• **Task prompt**
Print all entries precisely as they are written.

Entries with parts and joints:
-- -- --
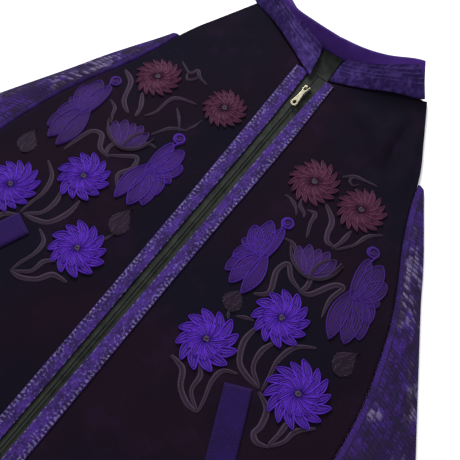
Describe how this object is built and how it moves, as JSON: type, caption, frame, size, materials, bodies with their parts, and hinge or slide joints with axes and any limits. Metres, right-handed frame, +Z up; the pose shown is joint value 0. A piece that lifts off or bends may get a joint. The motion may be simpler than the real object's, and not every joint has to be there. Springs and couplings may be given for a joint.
{
  "type": "embroidered zip jacket laid flat",
  "caption": "Black zip jacket with ikat sleeves, stand collar and raised violet and maroon flower and bird embroidery, laid flat front up.",
  "frame": {"origin": "centre of the bounding box on the surface the jacket lies on", "axes": "+X to the wearer's left, +Y from the hem towards the collar, +Z up from the surface"},
  "size_m": [0.818, 0.6388, 0.0331],
  "materials": {
    "black_cloth": "matte plain-woven cotton, black with a faint violet and maroon cast",
    "ikat_cloth": "hand-woven ikat cotton, deep violet ground with lilac and black figures",
    "violet_cloth": "violet hand-woven cotton, patchy dye with lighter woven dashes",
    "zip_tape": "dark green-black woven tape",
    "violet_thread": "satin-stitched violet thread with a soft sheen",
    "maroon_thread": "satin-stitched dull maroon thread",
    "indigo_thread": "satin-stitched deep indigo-violet thread",
    "mauve_thread": "satin-stitched grey-mauve thread",
    "pale_brass": "pale polished metal"
  },
  "bodies": {
    "jacket": {"back": "black_cloth", "front_left": "black_cloth", "front_right": "black_cloth", "sleeve_left": "ikat_cloth", "sleeve_right": "ikat_cloth", "collar": "violet_cloth", "zip_tape_left": "zip_tape", "zip_tape_right": "zip_tape", "zip_chain": "zip_tape", "zip_guard": "zip_tape", "slider": "pale_brass", "zip_box": "pale_brass", "zip_band_left": "violet_cloth", "zip_band_right": "violet_cloth", "pocket_welt_left": "violet_cloth", "pocket_welt_right": "violet_cloth", "flower_maroon_left_inner": "maroon_thread", "flower_maroon_left_outer": "maroon_thread", "flower_maroon_right_inner": "maroon_thread", "flower_maroon_right_outer": "maroon_thread", "flower_violet_left_upper": "violet_thread", "flower_violet_left_lower": "violet_thread", "flower_violet_left_outer": "violet_thread", "flower_violet_right_upper": "violet_thread", "flower_violet_right_lower": "violet_thread", "flower_violet_right_outer": "violet_thread", "bird_left_inner": "indigo_thread", "bird_left_outer": "indigo_thread", "bird_right_inner": "indigo_thread", "bird_right_outer": "indigo_thread", "bud_left": "indigo_thread", "bud_right": "indigo_thread", "leaf_left_inner": "mauve_thread", "leaf_left_outer": "mauve_thread", "leaf_right_inner": "mauve_thread", "leaf_right_outer": "mauve_thread"},
    "tab": {"pull_tab": "pale_brass"}
  },
  "joints": [
    {"name": "tab_lift", "type": "hinge", "parent": "jacket", "child": "tab", "pos_m": [0, 0.24464, 0.0076], "axis": [-1, 0, 0], "range_deg": [0, 150]}
  ]
}
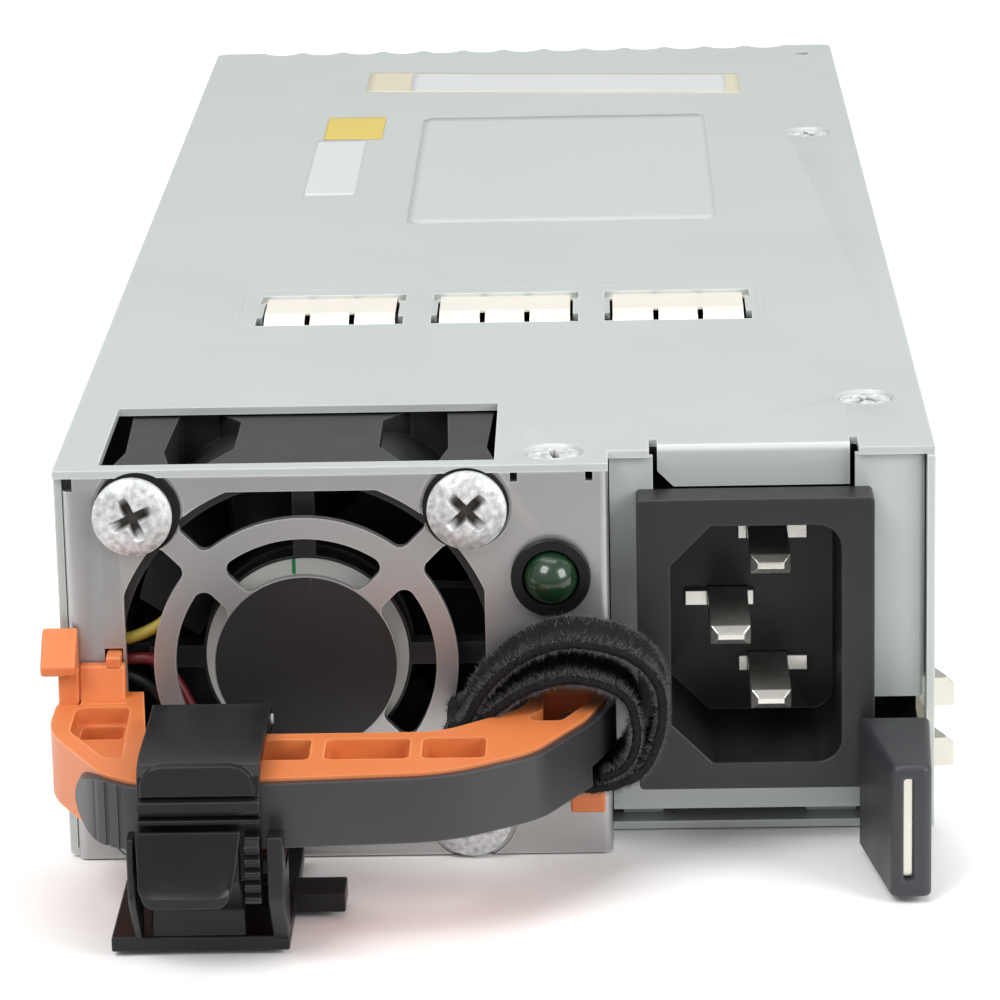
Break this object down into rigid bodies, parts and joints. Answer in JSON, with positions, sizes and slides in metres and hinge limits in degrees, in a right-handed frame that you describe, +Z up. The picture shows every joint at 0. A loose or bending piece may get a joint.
-- -- --
• **Written reply**
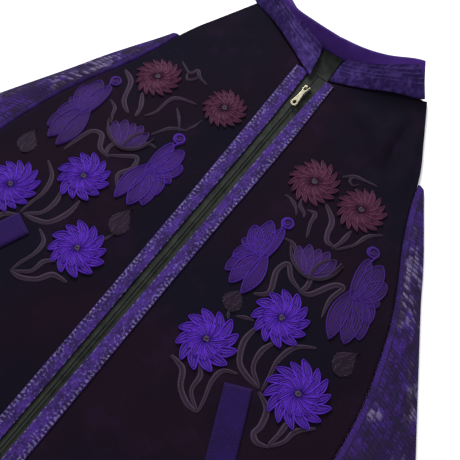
Describe how this object is built and how it moves, as JSON: type, caption, frame, size, materials, bodies with their parts, and hinge or slide joints with axes and any limits. Metres, right-handed frame, +Z up; the pose shown is joint value 0. A piece that lifts off or bends may get a joint. The motion may be simpler than the real object's, and not every joint has to be there. Springs and couplings may be given for a joint.
{
  "type": "embroidered zip jacket laid flat",
  "caption": "Black zip jacket with ikat sleeves, stand collar and raised violet and maroon flower and bird embroidery, laid flat front up.",
  "frame": {"origin": "centre of the bounding box on the surface the jacket lies on", "axes": "+X to the wearer's left, +Y from the hem towards the collar, +Z up from the surface"},
  "size_m": [0.818, 0.6388, 0.0331],
  "materials": {
    "black_cloth": "matte plain-woven cotton, black with a faint violet and maroon cast",
    "ikat_cloth": "hand-woven ikat cotton, deep violet ground with lilac and black figures",
    "violet_cloth": "violet hand-woven cotton, patchy dye with lighter woven dashes",
    "zip_tape": "dark green-black woven tape",
    "violet_thread": "satin-stitched violet thread with a soft sheen",
    "maroon_thread": "satin-stitched dull maroon thread",
    "indigo_thread": "satin-stitched deep indigo-violet thread",
    "mauve_thread": "satin-stitched grey-mauve thread",
    "pale_brass": "pale polished metal"
  },
  "bodies": {
    "jacket": {"back": "black_cloth", "front_left": "black_cloth", "front_right": "black_cloth", "sleeve_left": "ikat_cloth", "sleeve_right": "ikat_cloth", "collar": "violet_cloth", "zip_tape_left": "zip_tape", "zip_tape_right": "zip_tape", "zip_chain": "zip_tape", "zip_guard": "zip_tape", "slider": "pale_brass", "zip_box": "pale_brass", "zip_band_left": "violet_cloth", "zip_band_right": "violet_cloth", "pocket_welt_left": "violet_cloth", "pocket_welt_right": "violet_cloth", "flower_maroon_left_inner": "maroon_thread", "flower_maroon_left_outer": "maroon_thread", "flower_maroon_right_inner": "maroon_thread", "flower_maroon_right_outer": "maroon_thread", "flower_violet_left_upper": "violet_thread", "flower_violet_left_lower": "violet_thread", "flower_violet_left_outer": "violet_thread", "flower_violet_right_upper": "violet_thread", "flower_violet_right_lower": "violet_thread", "flower_violet_right_outer": "violet_thread", "bird_left_inner": "indigo_thread", "bird_left_outer": "indigo_thread", "bird_right_inner": "indigo_thread", "bird_right_outer": "indigo_thread", "bud_left": "indigo_thread", "bud_right": "indigo_thread", "leaf_left_inner": "mauve_thread", "leaf_left_outer": "mauve_thread", "leaf_right_inner": "mauve_thread", "leaf_right_outer": "mauve_thread"},
    "tab": {"pull_tab": "pale_brass"}
  },
  "joints": [
    {"name": "tab_lift", "type": "hinge", "parent": "jacket", "child": "tab", "pos_m": [0, 0.24464, 0.0076], "axis": [-1, 0, 0], "range_deg": [0, 150]}
  ]
}
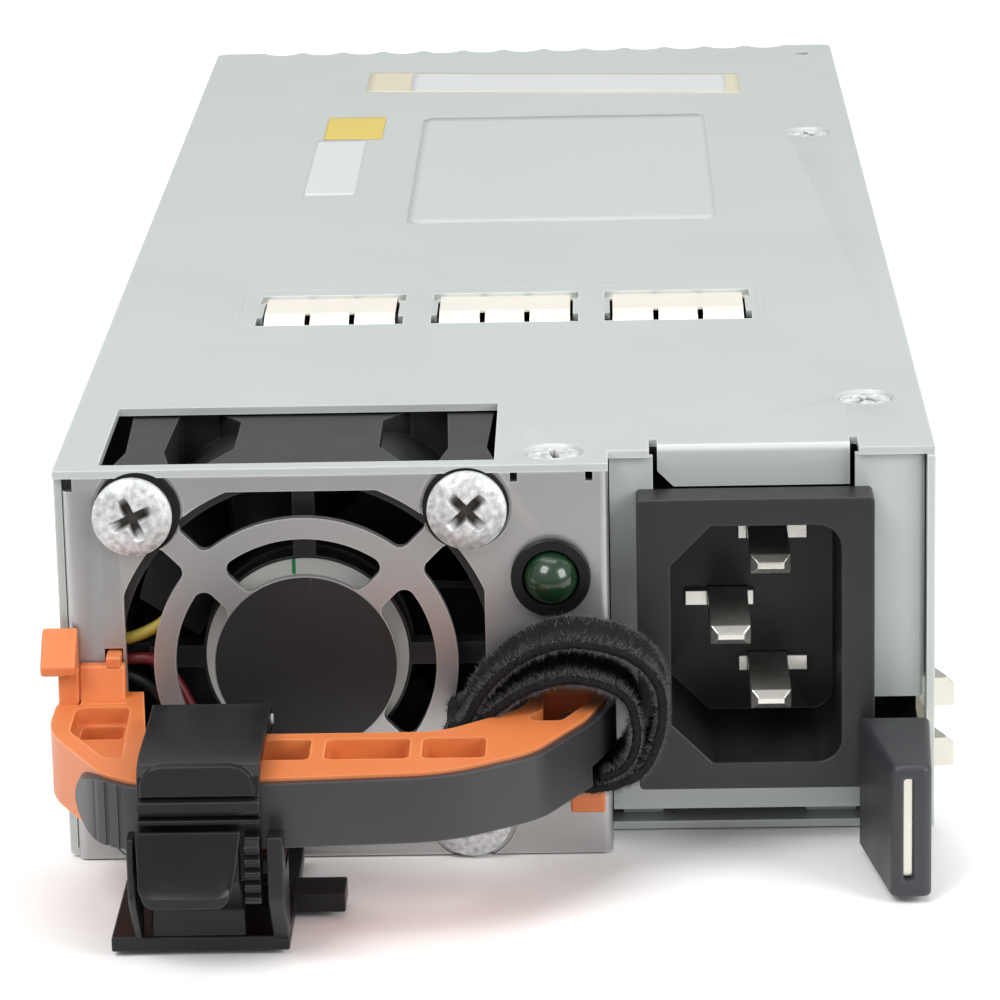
Break this object down into rigid bodies, parts and joints. Answer in JSON, with positions, sizes and slides in metres and hinge limits in degrees, in a right-handed frame that you describe, +Z up. The picture shows every joint at 0. A loose or bending piece may get a joint.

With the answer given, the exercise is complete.